Java (or C#, I will talk about Java, but they are similar in this) don't have include files, they depend on the binaries from the compilation of the used classes. This means that whenever you compile a.java that uses an object B defined in b.java, it just checks the binary b.class, it does not need to go deeper to check the dependencies of B, so it can cut the process earlier (with just one level of checking).
At the same time, including files only includes the language definitions, and processing it requires time. When the Java/C# compiler reads a binary it has the same information but already processed by the compilation step that generated it.
So at the end, in C/C++ more files are included and at the same time processing of those includes is more expensive than processing of binary modules.

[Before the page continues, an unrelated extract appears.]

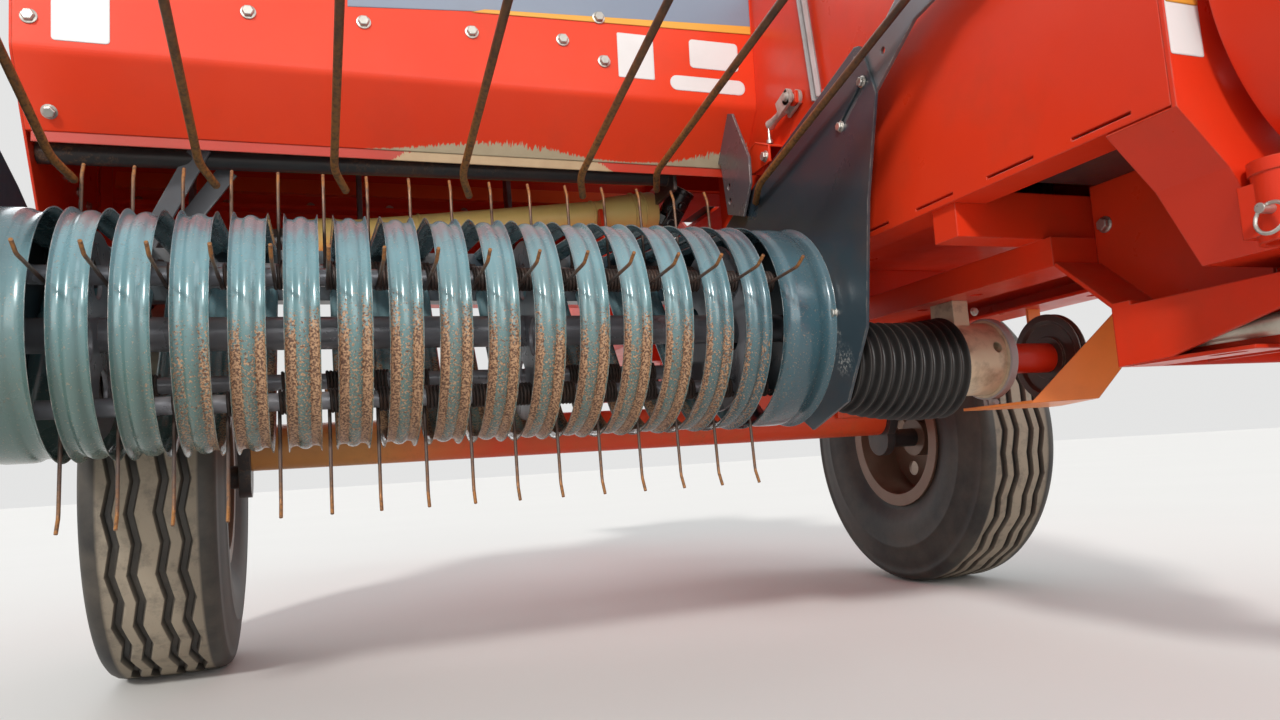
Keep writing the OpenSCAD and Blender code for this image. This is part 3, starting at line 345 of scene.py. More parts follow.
def paintSurface(tree, look):
    # Sheet metal paint: tone, grime, dust on upward faces, worn edges, rust, fine orange peel
    colour = blend(spread(noise(tree, 1.7, 5), 0.35, 0.65), look["colour"], look["tone"])
    if "low" in look:
        low = spread(placeOn(tree, "Z"), *look["low"]["heights"])
        colour = blend(low, colour, look["low"]["colour"])
    # A colour shift along X: on the bands it is painted shade towards their far end; on the axle it turns the
    # orange to red
    if "side" in look:
        side = spread(placeOn(tree, "X"), *look["side"]["reach"], 0.0, look["side"]["amount"])
        colour = blend(side, colour, look["side"]["colour"])
    grime = times(spread(noise(tree, look["grimeScale"], 8, 0.62), 0.5, 0.75), look["grime"])
    colour = blend(grime, colour, look["grimeColour"])
    upward = spread(axisOf(surfaceNormal(tree), "Z"), 0.1, 0.95)
    dust = times(times(upward, look["dust"]), spread(noise(tree, 13.0, 10, 0.68), 0.36, 0.72))
    colour = blend(dust, colour, look["dustColour"])
    gloss = look["gloss"]
    roughness = plus(spread(noise(tree, 14.0, 5), 0.3, 0.7, gloss, gloss + 0.14), times(dust, 0.45))
    edges, rounded = edgeMask(tree, look["round"], 0.16)
    worn = times(times(edges, spread(noise(tree, 60.0, 4), 0.42, 0.6)), look["wear"])
    colour = blend(worn, colour, look["wearColour"])
    rusts = []
    if "rust" in look:
        speckle = spread(noise(tree, 70.0, 8, 0.7), 0.50, 0.60)
        patches = spread(noise(tree, 3.1, 4, offset=4.0), 0.46, 0.66)
        tint = blend(spread(noise(tree, 420.0, 3), 0.4, 0.6), (0.11, 0.040, 0.016), (0.42, 0.23, 0.11))
        rusts.append((combine("MINIMUM", times(times(speckle, patches), look["rust"]), 1.0), tint))
    if "rustOn" in look:
        grain = spread(noise(tree, 340.0, 2, offset=2.0), 0.42, 0.58)
        rusts.append((bandRustMask(tree, look["rustOn"]),
                      blend(grain, (0.10, 0.042, 0.020), (0.46, 0.27, 0.145))))
    for rust, tint in rusts:
        colour = blend(rust, colour, tint)
        roughness = plus(roughness, times(rust, 0.4))
    if "wornStrip" in look:
        strip = look["wornStrip"]
        bare = blend(noise(tree, 40.0, 6), strip["colour"], strip["tone"])
        colour = blend(wornStripMask(tree, strip), colour, bare)
    for x, y, z, reach in look.get("scuffs", []):
        colour = blend(scuffMask(tree, (x, y, z), reach), colour, look["scuffColour"])
    return colour, roughness, noise(tree, 260.0, 2), look["bump"], rounded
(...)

Templates are special in their own way. They can be precompiled, but they are usually not (for a good set of reasons). This means that in all compilation units that use std::vector the whole set of vector methods used (unused template methods don't get compiled) is processed and the binary code generated by the compiler. At a later step, during linking, redundant definitions of the same method will get dropped, but during compilation they must be processed.
Support in Java for generics is more limited in many ways. At the end, for example, there is only one Vector class binary, and whenever the compiler sees Vector in java what it does is generating type checking code before delegating to the real Vector implementation (that stores plain Object) and that is not generic. The compiler does provide the type warranties, but does not compile Vector for each type.
In C# it is, once again, different. C# support for generics is more complex than that of Java, and at the end generic classes are different than plain classes but anyway they get compiled only once as the binary format has all required information.